While IDA Award categories have grown and changed to reflect the documentary field worldwide, the wisdom of the original concept has served IDA, documentaries and documentarians well. Today, IDA Awards are given to documentary features, shorts, limited television series, individual television series program and magazine segment. In addition, entries in all of these categories may be considered for further recognition with the ABCNews VideoSource Award and the Pare Lorentz Award.

The growth of awards categories reflects the growth and evolution of the documentary form over the past decade. From an occasional theatrical release, or television broadcast as recently as the early 1990s: documentaries are now big box office. They screen at IMAX theaters, movie houses, and are available at every hour of the day on television outlets firmly committed to nonfiction programming. They are also celebrated annually at more than a dozen exclusively documentary film festivals around the world.
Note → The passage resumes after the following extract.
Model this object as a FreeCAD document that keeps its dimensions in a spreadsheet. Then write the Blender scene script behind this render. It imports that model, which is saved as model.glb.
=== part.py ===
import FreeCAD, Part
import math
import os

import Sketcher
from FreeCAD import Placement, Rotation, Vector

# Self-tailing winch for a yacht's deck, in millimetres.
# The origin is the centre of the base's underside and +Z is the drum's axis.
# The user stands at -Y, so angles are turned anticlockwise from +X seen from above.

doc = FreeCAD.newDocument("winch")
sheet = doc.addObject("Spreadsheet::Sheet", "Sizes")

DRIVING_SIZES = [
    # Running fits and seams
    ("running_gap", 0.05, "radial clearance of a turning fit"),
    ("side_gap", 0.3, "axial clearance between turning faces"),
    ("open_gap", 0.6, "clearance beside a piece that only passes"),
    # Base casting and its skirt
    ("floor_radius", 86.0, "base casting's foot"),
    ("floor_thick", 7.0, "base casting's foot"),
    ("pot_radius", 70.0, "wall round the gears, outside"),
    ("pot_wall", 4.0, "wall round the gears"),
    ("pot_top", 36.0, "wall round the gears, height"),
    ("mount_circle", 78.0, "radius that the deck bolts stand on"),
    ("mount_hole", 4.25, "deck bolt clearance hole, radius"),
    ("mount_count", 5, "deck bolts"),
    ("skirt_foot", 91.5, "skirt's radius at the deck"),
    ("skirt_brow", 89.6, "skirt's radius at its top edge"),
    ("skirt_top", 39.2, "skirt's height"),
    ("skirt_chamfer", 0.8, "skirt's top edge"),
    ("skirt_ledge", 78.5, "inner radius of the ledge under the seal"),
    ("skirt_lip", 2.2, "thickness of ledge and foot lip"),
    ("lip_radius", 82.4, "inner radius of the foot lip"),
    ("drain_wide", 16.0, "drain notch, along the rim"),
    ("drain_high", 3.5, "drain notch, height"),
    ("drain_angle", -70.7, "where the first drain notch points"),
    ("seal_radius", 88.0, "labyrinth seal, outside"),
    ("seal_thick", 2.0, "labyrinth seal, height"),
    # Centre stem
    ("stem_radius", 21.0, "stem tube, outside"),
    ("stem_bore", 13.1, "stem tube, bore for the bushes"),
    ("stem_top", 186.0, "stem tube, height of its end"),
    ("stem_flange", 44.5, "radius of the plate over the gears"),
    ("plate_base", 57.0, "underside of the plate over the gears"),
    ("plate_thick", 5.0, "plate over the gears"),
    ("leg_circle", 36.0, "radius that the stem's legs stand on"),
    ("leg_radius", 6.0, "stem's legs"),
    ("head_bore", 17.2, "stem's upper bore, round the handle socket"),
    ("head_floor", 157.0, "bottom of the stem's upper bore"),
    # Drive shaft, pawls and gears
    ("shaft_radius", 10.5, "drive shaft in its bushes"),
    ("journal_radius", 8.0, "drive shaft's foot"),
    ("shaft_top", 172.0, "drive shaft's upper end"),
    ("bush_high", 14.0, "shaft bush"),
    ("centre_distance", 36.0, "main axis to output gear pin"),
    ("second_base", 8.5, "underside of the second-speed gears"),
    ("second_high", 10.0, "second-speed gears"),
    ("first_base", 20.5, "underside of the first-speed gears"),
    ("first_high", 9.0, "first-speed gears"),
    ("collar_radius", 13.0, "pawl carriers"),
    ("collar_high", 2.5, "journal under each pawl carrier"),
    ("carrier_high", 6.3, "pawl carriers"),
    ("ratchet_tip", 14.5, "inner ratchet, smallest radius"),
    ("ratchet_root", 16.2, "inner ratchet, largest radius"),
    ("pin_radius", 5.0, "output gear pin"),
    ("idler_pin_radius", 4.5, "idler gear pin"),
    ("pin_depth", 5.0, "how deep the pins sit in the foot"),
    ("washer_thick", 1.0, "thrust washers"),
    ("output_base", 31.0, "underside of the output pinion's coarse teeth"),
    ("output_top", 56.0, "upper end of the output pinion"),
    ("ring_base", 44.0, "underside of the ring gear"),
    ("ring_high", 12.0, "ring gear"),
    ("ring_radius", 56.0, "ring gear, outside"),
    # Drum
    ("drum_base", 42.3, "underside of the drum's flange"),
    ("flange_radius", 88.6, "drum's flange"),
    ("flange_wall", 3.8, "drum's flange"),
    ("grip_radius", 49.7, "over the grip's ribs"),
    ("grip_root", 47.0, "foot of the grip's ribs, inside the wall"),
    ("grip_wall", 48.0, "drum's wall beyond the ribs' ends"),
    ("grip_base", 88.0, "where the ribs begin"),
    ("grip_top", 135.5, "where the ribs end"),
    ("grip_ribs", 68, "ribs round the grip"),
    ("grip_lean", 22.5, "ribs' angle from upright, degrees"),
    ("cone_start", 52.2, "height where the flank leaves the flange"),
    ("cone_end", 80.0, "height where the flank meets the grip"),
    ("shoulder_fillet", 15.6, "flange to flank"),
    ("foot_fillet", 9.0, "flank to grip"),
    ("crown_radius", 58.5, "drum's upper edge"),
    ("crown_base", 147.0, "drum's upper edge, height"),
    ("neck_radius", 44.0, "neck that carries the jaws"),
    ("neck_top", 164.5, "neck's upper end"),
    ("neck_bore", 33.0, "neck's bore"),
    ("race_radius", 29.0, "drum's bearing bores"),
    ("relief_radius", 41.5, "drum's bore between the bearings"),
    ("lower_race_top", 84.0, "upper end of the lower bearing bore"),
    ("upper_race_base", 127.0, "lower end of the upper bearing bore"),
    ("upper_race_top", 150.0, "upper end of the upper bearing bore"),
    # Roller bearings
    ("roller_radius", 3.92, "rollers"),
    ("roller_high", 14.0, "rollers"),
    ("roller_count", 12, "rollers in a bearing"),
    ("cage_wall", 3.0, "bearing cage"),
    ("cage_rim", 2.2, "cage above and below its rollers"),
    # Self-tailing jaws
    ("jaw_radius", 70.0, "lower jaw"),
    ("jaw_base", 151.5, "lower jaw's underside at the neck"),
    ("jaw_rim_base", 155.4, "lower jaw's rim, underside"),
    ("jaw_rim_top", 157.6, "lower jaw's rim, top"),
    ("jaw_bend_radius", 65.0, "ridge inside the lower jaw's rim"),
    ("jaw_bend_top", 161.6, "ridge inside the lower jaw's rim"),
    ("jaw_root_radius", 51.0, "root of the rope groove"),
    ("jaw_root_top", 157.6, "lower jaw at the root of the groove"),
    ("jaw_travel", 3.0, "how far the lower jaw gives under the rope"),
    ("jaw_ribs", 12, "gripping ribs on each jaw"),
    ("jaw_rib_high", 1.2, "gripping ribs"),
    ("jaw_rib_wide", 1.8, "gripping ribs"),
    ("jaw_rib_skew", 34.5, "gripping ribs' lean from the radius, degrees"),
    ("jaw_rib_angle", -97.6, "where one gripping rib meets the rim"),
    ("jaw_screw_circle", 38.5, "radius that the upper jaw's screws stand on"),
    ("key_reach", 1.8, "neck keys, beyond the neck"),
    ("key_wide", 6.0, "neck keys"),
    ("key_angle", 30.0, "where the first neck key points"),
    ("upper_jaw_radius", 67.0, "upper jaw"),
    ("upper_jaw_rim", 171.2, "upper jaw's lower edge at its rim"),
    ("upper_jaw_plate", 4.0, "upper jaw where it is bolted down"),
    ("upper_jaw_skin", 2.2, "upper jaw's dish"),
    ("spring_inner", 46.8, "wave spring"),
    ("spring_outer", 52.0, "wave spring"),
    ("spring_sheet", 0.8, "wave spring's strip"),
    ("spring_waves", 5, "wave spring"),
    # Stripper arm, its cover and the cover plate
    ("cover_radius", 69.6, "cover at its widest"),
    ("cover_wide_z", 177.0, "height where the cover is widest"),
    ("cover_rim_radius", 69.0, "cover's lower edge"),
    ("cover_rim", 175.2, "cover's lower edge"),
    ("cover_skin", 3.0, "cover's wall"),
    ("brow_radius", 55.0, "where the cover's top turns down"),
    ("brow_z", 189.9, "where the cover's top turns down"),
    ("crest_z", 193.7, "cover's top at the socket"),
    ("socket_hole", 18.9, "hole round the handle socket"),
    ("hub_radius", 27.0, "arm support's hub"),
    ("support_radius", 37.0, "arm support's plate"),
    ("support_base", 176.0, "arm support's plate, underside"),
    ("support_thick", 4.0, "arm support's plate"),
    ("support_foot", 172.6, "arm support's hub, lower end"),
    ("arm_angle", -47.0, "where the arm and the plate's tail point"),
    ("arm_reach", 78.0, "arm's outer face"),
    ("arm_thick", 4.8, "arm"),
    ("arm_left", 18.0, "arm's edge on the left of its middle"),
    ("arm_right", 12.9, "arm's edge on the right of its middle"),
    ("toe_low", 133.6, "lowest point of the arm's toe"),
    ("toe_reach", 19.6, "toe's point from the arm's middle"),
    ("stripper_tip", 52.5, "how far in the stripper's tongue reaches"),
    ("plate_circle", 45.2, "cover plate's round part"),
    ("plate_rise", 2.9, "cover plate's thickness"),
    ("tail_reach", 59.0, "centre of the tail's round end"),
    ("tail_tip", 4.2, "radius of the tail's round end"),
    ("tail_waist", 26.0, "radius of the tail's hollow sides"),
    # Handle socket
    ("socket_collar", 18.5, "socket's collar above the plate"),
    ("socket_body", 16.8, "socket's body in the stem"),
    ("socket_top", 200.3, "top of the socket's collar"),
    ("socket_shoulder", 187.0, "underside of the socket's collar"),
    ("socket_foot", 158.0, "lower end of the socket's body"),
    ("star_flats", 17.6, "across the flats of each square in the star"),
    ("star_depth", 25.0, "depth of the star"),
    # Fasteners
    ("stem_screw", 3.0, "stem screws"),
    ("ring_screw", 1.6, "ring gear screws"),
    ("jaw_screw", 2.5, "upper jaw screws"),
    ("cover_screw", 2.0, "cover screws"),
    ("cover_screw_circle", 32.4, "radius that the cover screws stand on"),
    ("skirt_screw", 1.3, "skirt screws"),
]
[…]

As the interest and audience grows throughout the world, the number of documentaries produced is steadily on the rise. This became clear when the entries for this year's awards began to arrive in volume at IDA headquarters. At final count more than 500 documentaries from more than 25 countries vied for IDA's coveted recognition. And our 1999 Award winners represent three continents! This year we also continue the time-honored tradition of bestowing two very special awards: the IDA Career Achievement Award and the IDA Preservation and Scholarship Award.
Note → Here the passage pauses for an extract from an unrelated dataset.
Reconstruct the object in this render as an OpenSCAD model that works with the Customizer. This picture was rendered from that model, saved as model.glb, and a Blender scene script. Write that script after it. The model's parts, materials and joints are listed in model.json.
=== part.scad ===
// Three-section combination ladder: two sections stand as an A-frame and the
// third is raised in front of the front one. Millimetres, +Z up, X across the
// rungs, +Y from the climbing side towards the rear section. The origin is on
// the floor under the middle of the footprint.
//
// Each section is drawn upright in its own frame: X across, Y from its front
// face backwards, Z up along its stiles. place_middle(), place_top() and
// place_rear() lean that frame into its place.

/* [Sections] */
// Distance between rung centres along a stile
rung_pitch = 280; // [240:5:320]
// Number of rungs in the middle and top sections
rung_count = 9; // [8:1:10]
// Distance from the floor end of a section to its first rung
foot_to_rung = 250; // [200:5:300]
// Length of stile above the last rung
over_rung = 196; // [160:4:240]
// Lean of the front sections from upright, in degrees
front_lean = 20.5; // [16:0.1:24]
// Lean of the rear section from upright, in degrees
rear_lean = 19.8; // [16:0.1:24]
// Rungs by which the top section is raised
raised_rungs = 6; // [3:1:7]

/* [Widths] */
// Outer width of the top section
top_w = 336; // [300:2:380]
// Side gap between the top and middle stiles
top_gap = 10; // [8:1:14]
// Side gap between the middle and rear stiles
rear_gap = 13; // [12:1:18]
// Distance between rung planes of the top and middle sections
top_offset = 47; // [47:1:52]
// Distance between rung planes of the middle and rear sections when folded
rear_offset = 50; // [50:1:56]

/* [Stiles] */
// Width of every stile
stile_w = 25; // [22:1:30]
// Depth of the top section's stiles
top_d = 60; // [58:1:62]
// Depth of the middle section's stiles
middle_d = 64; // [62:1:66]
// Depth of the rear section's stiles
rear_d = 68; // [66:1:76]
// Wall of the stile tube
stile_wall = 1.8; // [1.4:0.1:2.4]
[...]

Celebrating it's 50th year, George Eastman House will be recognized for a half-century of dedicated work in the field of film preservation. And the multi-talented filmmaker Michael Apted will be honored for his body of documentary work, which includes the evergreen Up series and his most recent film, Me and Isaac Newton.

All of these awards will be presented at our annual awards gala, which itself will break new ground this year as we move to the new Los Angeles Center Studios. Tours of the studio will be provided during our awards reception. The awards presentation will be held in a fully renovated 460-seat theater, with dinner served on the terrace.

While this year's gala may be your first visit to the Studios, it will not be your last. This year IDA is itself being honored by the City of Los Angeles Cultural Affairs Office and studio developers Smith, Hricik, & Munselle as the first nonprofit organization to reside at the Studios under the Percent for Art Program. Our Los Angeles headquarters will be moving to the Studios in early 2000.

The 1999 IDA Awards are a great way to close the century in which the documentary form was born and delivered to the world. Thanks for celebrating with us!!!